Si obedeciendo al doble movimiento de conservación y de progreso que impulsa a las sociedades modernas entráis en una política mesurada y conseguís un gobierno estable, será reconocida por Europa nuestra República. Ninguna nación, ningún gobierno tiene ya hoy antipatías invencibles a la forma republicana, como sucedía a fines del pasado siglo. Todos quieren a una que se establezca aquí un gobierno que dé verdaderas garantías al orden público y a los cuantiosos intereses que para el comercio universal entraña nuestro rico suelo.

Una grave, gravísima cuestión internacional surgió en este crítico período con motivo del apresamiento del «Virginius». El gobierno os presentará el protocolo de este asunto, y en él podéis ver si ha sido feliz evitando una guerra más a nuestra Patria y sosteniendo los principios de derecho internacional sobre que descansan las relaciones de las sociedades humanas entre sí. Con motivo de este suceso hemos recibido nuevas pruebas de la amistad de muchos gobiernos, y nos hemos persuadido una vez más, al imponer a nuestra grande Antilla un tratado, que repugnaba a su susceptibilidad nacional, que el nombre de España es allí tan sólido y tan duradero como el mismo suelo de la isla.

No hemos descuidado ni desatendido ninguno de los derechos de nuestra Patria, y por eso en la cuestión de las sedes vacantes hemos creído velar por prerrogativas antiguas y tradicionales, a las que solo vosotros, representantes del pueblo, podéis legítimamente renunciar.

Nuestra situación, grave bajo varios aspectos, se ha mejorado bajo otros. El orden se halla más asegurado, el respeto a la autoridad más exigido arriba y más observado abajo. La fuerza pública ha recobrado su disciplina y subordinación. Los motines diarios han cesado por completo. Ya nadie se atreve a despojar de sus armas al ejército, ni el ejército las arroja para entregarse a la orgía del desorden.
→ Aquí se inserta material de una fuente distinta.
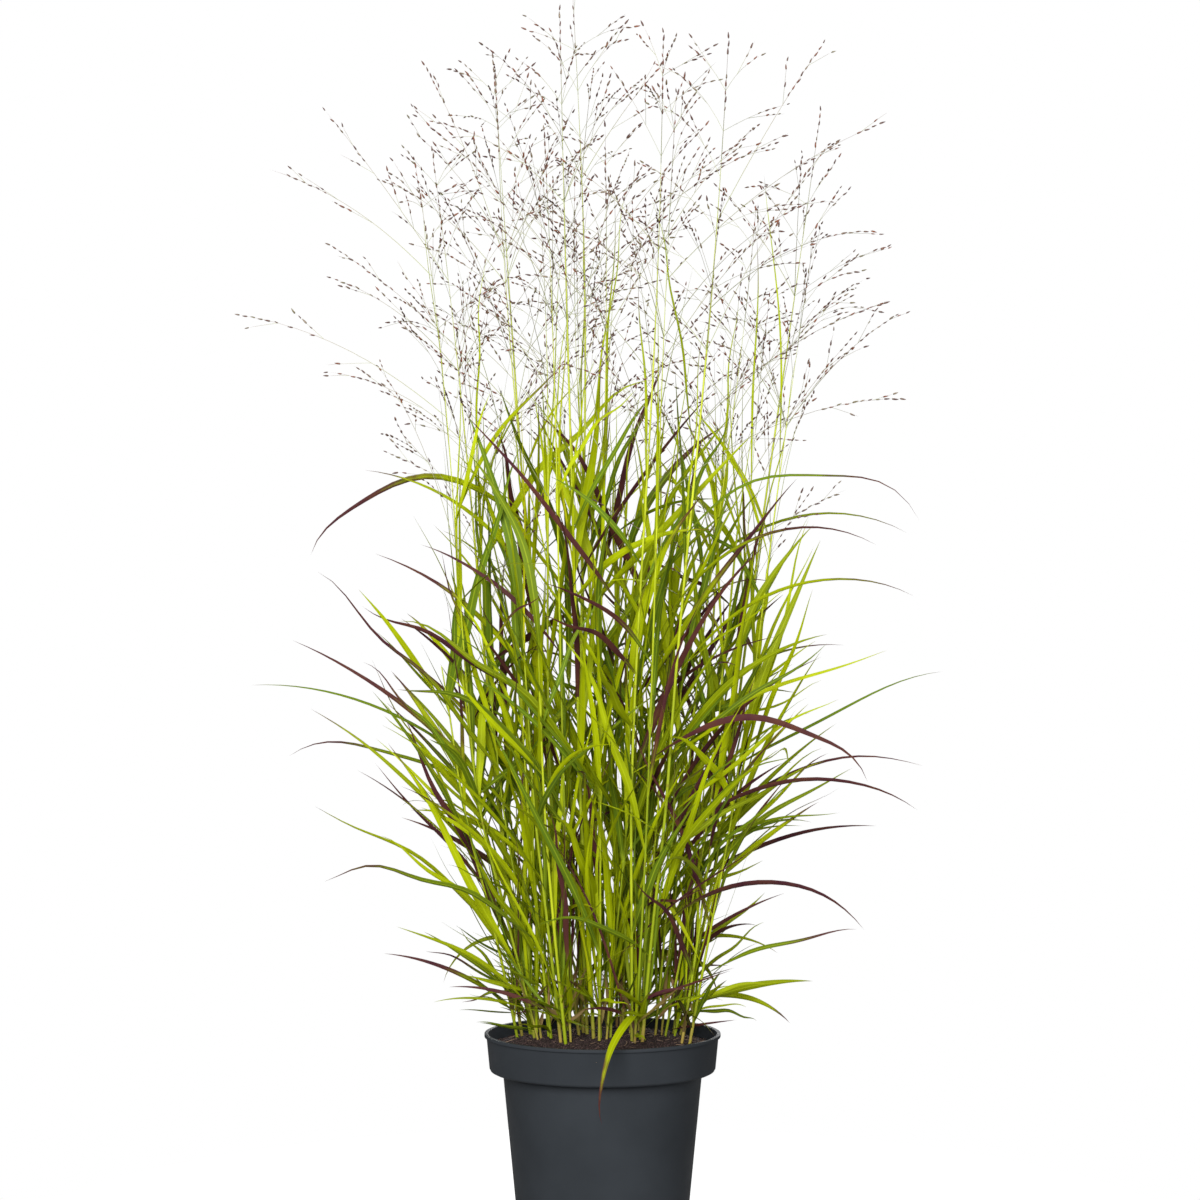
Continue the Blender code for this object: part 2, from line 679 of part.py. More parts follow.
def make_shoot(culm):
    """Model one shoot: a three-sided culm, with its blades and branches out of its sides."""
    bm = bmesh.new()
    turn = culm.azimuth
    foot = [bm.verts.new(corner) for corner in ring(culm.at(0), turn, culm.radius(0))]
    top = bm.faces.new(foot)
    heights = {limb.height for limb in culm.limbs}
    if all(abs(height - CLUMP_HEIGHT) > COLLAR_SPACING / 2 for height in heights):
        heights.add(CLUMP_HEIGHT)
    for height in sorted(heights):
        whorl = [limb for limb in culm.limbs if limb.height == height]
        if not whorl:
            top = push(bm, top, ring(culm.at(height), turn, culm.radius(height)))
            continue
        if height == culm.height:
            break
        turn, side = nearest_turn(turn, whorl[0].azimuth)
        step = COLLAR_STEP * culm.radius(height) / CULM_RADIUS
        for level in (height - step / 2, height + step / 2):
            top = push(bm, top, ring(culm.at(level), turn, culm.radius(level)))
        for limb in whorl:
            apart = round((limb.azimuth - whorl[0].azimuth) / (math.tau / 3))
            grow_from_side(bm, top, (side + apart) % 3, limb)
    end = culm.at(culm.height)
    if height == culm.height:
        turn = nearest_turn(turn, whorl[0].azimuth + math.pi)
        top = push(bm, top, ring(end, turn[0], culm.radius(height)))
        roles = ["keel"] * 3
        roles[turn[1]], roles[(turn[1] + 1) % 3] = "left", "right"
        grow_from(bm, top, roles, whorl[0])
    else:
        push(bm, top, [end, end, end])
    bm.faces.new(foot[::-1])
    bmesh.ops.remove_doubles(bm, verts=bm.verts, dist=1e-5)
    bmesh.ops.recalc_face_normals(bm, faces=bm.faces)
    split_outwards(bm)
    name = f"{'flowering' if culm.flowers else 'leafy'}_shoot_{culm.number + 1:02d}"
    mesh = bpy.data.meshes.new(name)
    bm.to_mesh(mesh)
    bm.free()
    green = FLOWERING_GREEN if culm.flowers else LEAFY_GREEN
    finish(name, mesh, green, GRASS_ROUGHNESS)


def make_plant():
    rng = Random(SEED)
    space = Space()
    culms = grow_culms(rng, space)
    flowering = [culm for culm in culms if culm.flowers]
    grow_front_blade(culms, space)
    grow_outline(OUTLINE_BLADES, blade_size(), OUTLINE_ROLL, culms, space, rng)
    grow_top_blades(culms, space, rng)
    grow_side_blades(culms, space, rng)
    grow_outline(OUTLINE_BRANCHES, branch_size(), (0.0, 0.0), flowering, space, rng)
    grow_seed_heads(culms, space, rng)
    for culm in culms:
        make_shoot(culm)


clear_scene()
make_pot()
make_soil()
make_plant()
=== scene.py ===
"""A potted switchgrass: an airy ornamental grass in a dark grey plastic nursery pot.

Metres, +Z up, the front towards -Y, the origin in the middle of the pot's base.
"""
import math
from random import Random

import bmesh
import bpy
import numpy as np
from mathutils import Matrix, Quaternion, Vector, noise


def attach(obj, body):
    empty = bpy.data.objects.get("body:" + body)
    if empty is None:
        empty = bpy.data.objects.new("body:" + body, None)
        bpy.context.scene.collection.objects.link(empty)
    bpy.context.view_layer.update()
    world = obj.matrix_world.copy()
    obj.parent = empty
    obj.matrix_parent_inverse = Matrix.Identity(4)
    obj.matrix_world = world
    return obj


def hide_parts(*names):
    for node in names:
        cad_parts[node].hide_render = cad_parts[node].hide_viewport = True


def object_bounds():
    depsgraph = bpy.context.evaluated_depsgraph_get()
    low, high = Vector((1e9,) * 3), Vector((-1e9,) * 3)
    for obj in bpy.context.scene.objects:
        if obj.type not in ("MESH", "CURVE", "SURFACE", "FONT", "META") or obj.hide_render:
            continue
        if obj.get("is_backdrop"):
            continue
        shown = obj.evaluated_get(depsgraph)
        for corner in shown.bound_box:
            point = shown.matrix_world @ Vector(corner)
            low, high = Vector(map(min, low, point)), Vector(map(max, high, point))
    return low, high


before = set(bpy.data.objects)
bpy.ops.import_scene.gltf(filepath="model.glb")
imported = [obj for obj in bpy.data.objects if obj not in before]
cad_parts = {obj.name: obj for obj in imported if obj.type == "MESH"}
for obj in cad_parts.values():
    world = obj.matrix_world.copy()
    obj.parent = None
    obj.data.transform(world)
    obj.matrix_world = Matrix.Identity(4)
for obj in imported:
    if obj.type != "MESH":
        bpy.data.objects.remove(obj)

# The picture
# A photograph of a plant against plain white, taken level from about the middle of its
# height with a long lens. Its scale is known at the pot's rim.
PICTURE_SIDE = 1200
PIXELS_PER_METRE = 1013
CAMERA_DISTANCE = 2.95
CAMERA_HEIGHT = 0.627
CAMERA_ACROSS = -0.0025
SENSOR = 36

cad_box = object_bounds()


def put_in_scene(name, data):
    thing = bpy.data.objects.new(name, data)
    bpy.context.scene.collection.objects.link(thing)
    return thing


lens = bpy.data.cameras.new("camera")
lens.sensor_width = SENSOR
lens.lens = SENSOR * PIXELS_PER_METRE * CAMERA_DISTANCE / PICTURE_SIDE
camera = put_in_scene("camera", lens)
camera.location = (CAMERA_ACROSS, -CAMERA_DISTANCE, CAMERA_HEIGHT)
camera.rotation_euler = (math.pi / 2, 0, 0)
scene = bpy.context.scene
scene.camera = camera
scene.view_settings.view_transform = "Standard"

# The studio
# Soft light from everywhere, a large soft box in front and to the left, weaker ones on
# the right and behind, and a plain disc to stand on that the camera sees as white.
BACKGROUND_WHITE = 1.0
ROOM_LIGHT = 0.22
WHITE = (1.0, 1.0, 1.0)
# where each soft box stands, its side and its power
SOFT_BOXES = {
    "key_light": ((-0.7, -3.2, 1.7), 1.8, 182.0),
    "fill_light": ((1.2, -2.8, 1.0), 1.4, 30.0),
    "back_light": ((0.5, 2.8, 1.9), 1.8, 80.0),
}
LIT_POINT = Vector((0, 0, 0.6))
FLOOR_RADIUS = 0.60
FLOOR_SIDES = 96
FLOOR_GREY = (0.30, 0.30, 0.30)
FLOOR_ROUGHNESS = 0.9
FLOOR_GLOW = 0.82


def fill(node, values):
    """Fill or link a node's sockets, found by identifier, name or place.

    A value is a number, a colour, a socket, or a node, whose first output is meant.
    """
    for key, value in values.items():
        same = [socket for socket in node.inputs if socket.identifier == key]
        socket = same[0] if same else node.inputs[key]
        if isinstance(value, bpy.types.Node):
            value = value.outputs[0]
        if isinstance(value, bpy.types.NodeSocket):
            tree.links.new(value, socket)
        elif socket.type == "RGBA":
            socket.default_value = (*value, 1.0)
        else:
            socket.default_value = value


def add(kind, inputs=None, **settings):
    """Put a node in the tree that is being made, set its fields and fill its sockets."""
    made = tree.nodes.new(kind)
    for key, value in settings.items():
        setattr(made, key, value)
    fill(made, inputs or {})
    return made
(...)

Los ayuntamientos no se declaran independientes del poder central, ni erigen esas dictaduras locales que recordaban los peores días de la Edad media. Las diputaciones provinciales no se atreven a convertirse en jefes de la fuerza pública. El orden y la autoridad tiene sólidos fundamentos, que siéndolo de la República , lo son también de la democracia y de la libertad.

Es necesario cerrar para siempre definitivamente, así la era de los motines populares, como la era de los pronunciamientos militares. Es necesario que el pueblo sepa que todo cuanto en justicia le corresponde puede esperarlo del sufragio universal, y que de las barricadas y de los tumultos solo puede esperar su ruina y su deshonra. Es necesario que el ejército sepa que ha sido formado, organizado, armado para obedecer la legalidad, sea cual fuere: para obedecer a las Cortes, dispongan lo que quieran; para ser el brazo de las leyes. Los hombres públicos debían todos decir, así a los motines populares como a las sediciones militares: si triunfaseis aunque invoquéis mi nombre, aunque os cubráis con mi bandera, tenedlo entendido, nos encontraréis entre los vencidos: que a una victoria por esos medios, preferimos la proscripción y la muerte.
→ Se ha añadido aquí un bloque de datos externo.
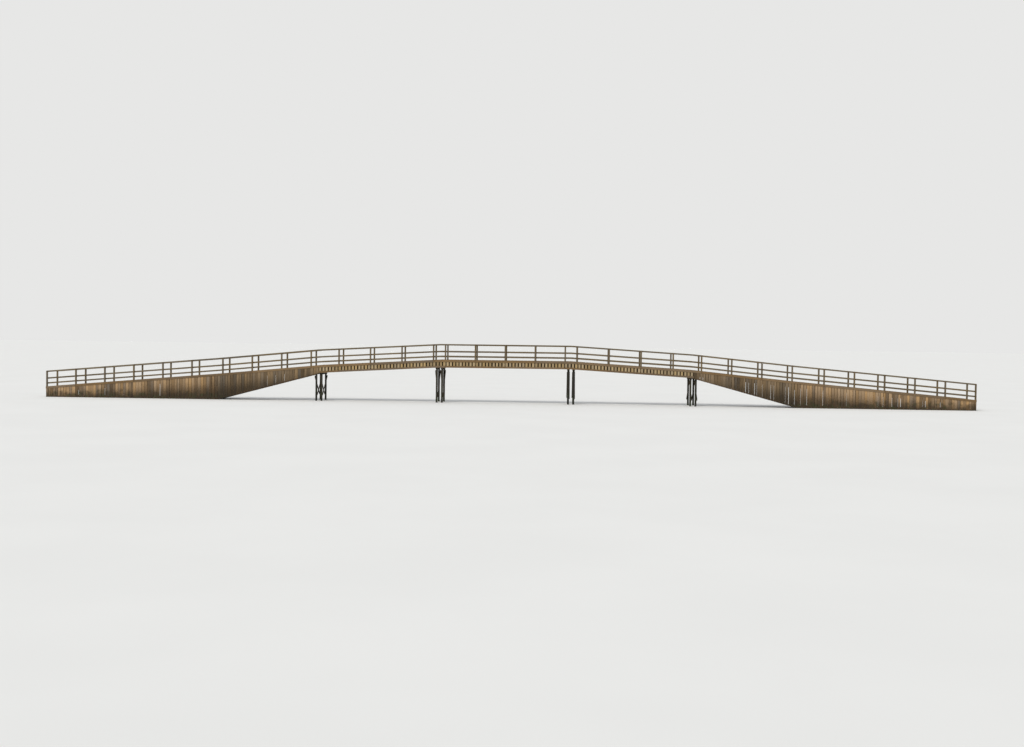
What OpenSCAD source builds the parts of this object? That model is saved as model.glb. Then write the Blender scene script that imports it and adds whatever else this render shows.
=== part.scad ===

Afortunadamente es universal la convicción de que la República abraza toda la vida: de que es autoridad y libertad, derecho y deber, orden y democracia, reposo y movimiento, estabilidad y progreso, la más compleja y la más flexible de todas las formas políticas; inspirada en la razón, y capaz de amoldarse a todas las circunstancias históricas término seguro de las revoluciones, y puerto de las más generosas esperanzas.

También es universal la creencia de que la restauración monárquica solo traería en pos de sí una serie de convulsiones inacabables, porque nadie puede someter generaciones educadas en la libertad y en la democracia al yugo que han visto roto y deshecho a sus plantas, si las desgracias de una doble guerra han exigido la suspensión de algunos derechos, el eclipse de alguna libertad en el seno de la República , dejadla en su movimiento pacífico, y veréis con qué prontitud y con qué solidez recobra su propia naturaleza.

Lo necesario, lo urgente es crear lo estable, erigirla en las bases del asentimiento universal, llamar con eficacia a todos los partidos liberales a su seno, desposeerse del egoísmo que acompaña al poder para tornar la expansión infinita que ha menester la democracia, atraerle todas las clases, demostrando a unas que en ella el progreso es seguro, aunque pacífico, y a otras que en ella la necesidad de la conservación se impone con la más incontrastable de las fuerzas, con las fuerzas de toda la sociedad.

Proponiéndoos una conducta de conciliación y de paz, que aplaque los ánimos y no los encone, que sea a un tiempo la libertad y la autoridad, Sres. Diputados, podéis apelar de las injusticias presentes a la justicia definitiva, y cuando haya pasado el período de lucha y de peligro, encerraros en el olvido del hogar, mereciendo a vuestra conciencia y esperando de la historia el título de propagadores, fundadores y conservadores de la República en España.